I spotted a small notice that there was going to be a public hearing on the subject out in the wilds of Sullivan County (better known as home of the Borscht Belt) and did some digging (pardon the pun). What I discovered was that a relatively new technology is making New York mecca for natural gas drillers...they can now get at shale a mile or more below the ground and still make money. So they're coming in droves, buying up drilling rights and promising riches that could put the state lottery out of business.

But that comes with a price - there's a chemical cocktail that's combined with millions of gallons of water when they drill. And the companies don't have to tell anyone what those chemicals are. Thank our president for that. His administration sliced and diced environmental laws seen as 'unfavorable' to gas and oil companies.

Today I also learned that there's a noise problem. Those drills run 24 hours a day. They have to, for efficiency and safety reasons. And they're loud. A watchdog group in Colorado says it's about 100 decibels...that's like a semi truck going by over and over again.

Noise experts say prolonged exposure to that level of noise can not only make you cranky and raise your blood pressure; it can damage your hearing. OSHA requires hearing protection and limited hours to workers who face that kind of racket. What if you're living near it?

Then I went to a press conference with an area congressman who's been saying for months that this president is the most impeachable in history. There was apparently a hearing on Dennis Kucinich's articles of impeachment just a couple of weeks ago, but no one talked about it. Some worry that if the impeachment effort built a head of steam, it would fizzle in the Senate, and that would give the administration an opening to say that it had no merit. But others argue that just publicly airing a laundry list of this president's actions, both unconstitutional and illegal, would limit the damage he could do in his remaining months. This congressman is from the former school...so although he took part in the hearing, he holds out no hope of it. In fact, his reaction to the whole thing was rueful laughter. It must be frustrating and, eventually, demoralizing to see so much that you believe is wrong but be convinced that there's nothing that can be done to stop it.

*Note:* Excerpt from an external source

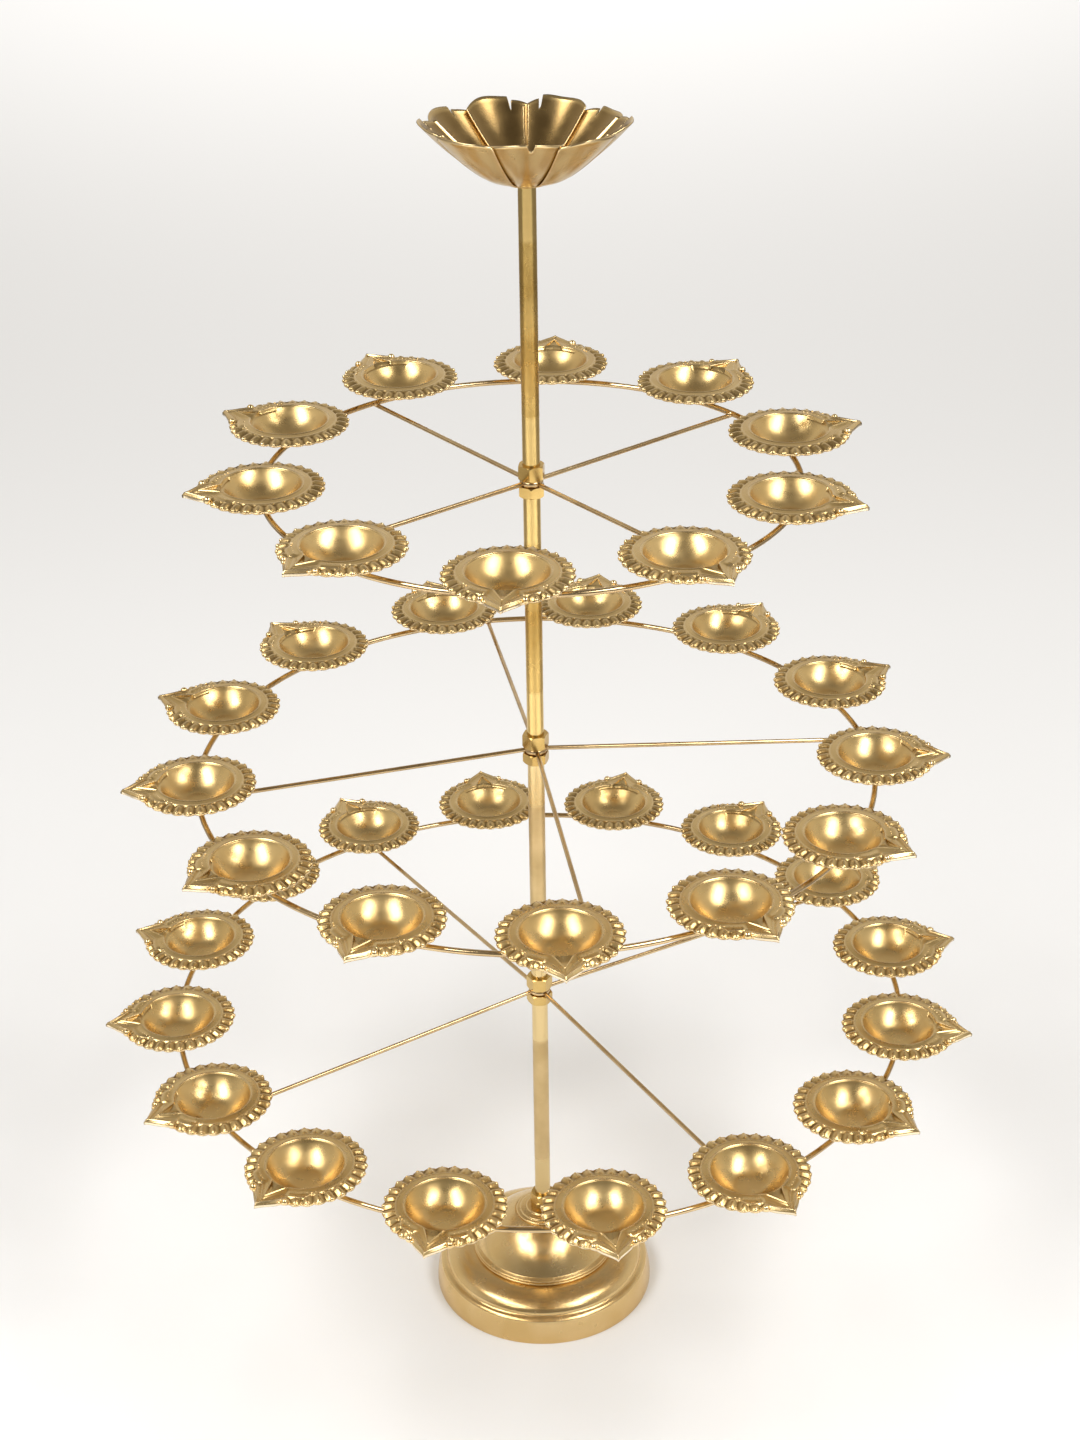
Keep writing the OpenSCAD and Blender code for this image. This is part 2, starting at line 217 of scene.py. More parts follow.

He charges the latest calls for off shore drilling are just another smokescreen. Oil companies already have millions of acres of potentially productive land they're not drilling. And they're not paying for it, either. It's a sweet deal if you can get it, especially when you've got friends in high places who want to give you more.

Meanwhile, we're expecting to be very cold or very hungry this winter - we can't be warm and fed at the same time when fuel prices have more than doubled. But I'm told any relief from Washington will be bogged down in partisan infighting.

I'd guess I'd better start putting away some lunch money for the "I Don't Want to Be a Popsicle" fund this winter.

Friday, August 1, 2008

New York's In Trouble



That's the conclusion of Governor David Paterson and he seems to know what he's talking about. I spent most of this week tracking down what that might mean...cuts to spending, cuts in staff, hiring freezes, and what about the oh-so-heavily-promoted Quadricentennial celebration? No answers so far, but it was interesting to have one assembly member tell me that 'before we make any cuts that hurt the people of this state or ask them to spend more to prevent any cuts, we should look at those kinds of projects a second time, at the very least put them off until a better time or maybe look at whether we should be in that business at all.' That got a rise out of the head of the Quad committee, who has to deal with said assembly member on her committee. "Why would he cut off a very big source of potential revenue to his own district by putting the brakes on a project that would benefit his area most of all?"

She was talking about the Walkway of Terror...better known as the Walkway Over the Hudson. It's a 35 million dollar project to convert a former railroad bridge into a massive pedestrian walkway. I'd scoff, but I've been on top of the Eiffel Tower. It's pretty cool. I suppose it's possible people will travel a long way to walk a mile above the Hudson.

Then there were interviews for The Show. I spoke with the founders of Ode magazine. I love the concept: highlight what's good in the world. It's not a Pollyanna magazine and it's not escapist. It looks at the issue we're all confronting but doesn't just moan or try to scare us to death - it looks at solutions.

The founders are a couple who used to be journalists. She's French, he's Dutch. He's measured in his responses, hers were so peppered with swear words that I'm going have to do some editing to make her FCC-acceptable. But they weren't gratuitous swears...they sprang from her frustration with a media obsessed with finding disaster everywhere.

I like Ode.

Then I spoke with the woman who gave up a bank job to run the Heidelberg Project in Detroit. I had never heard of it before I stumbled across a story on it this week. It's wonderful. An artist took some run down buildings in the most derelict part of the city and turned them into wild and amazing art. It's grown into a huge tourist destination and he's even being recognized by a prestigious international architectural competition.

"Are you surprised by the way your life has changed?" I asked her.

"I never saw this coming," she laughed. But she's having fun.

She told me too many people live the lives people expect of them...and then get trapped in the boxes they build.

I understand that. And I guess my efforts to live outside a box have led me here...and will undoubtedly take me places I haven't even imagined yet.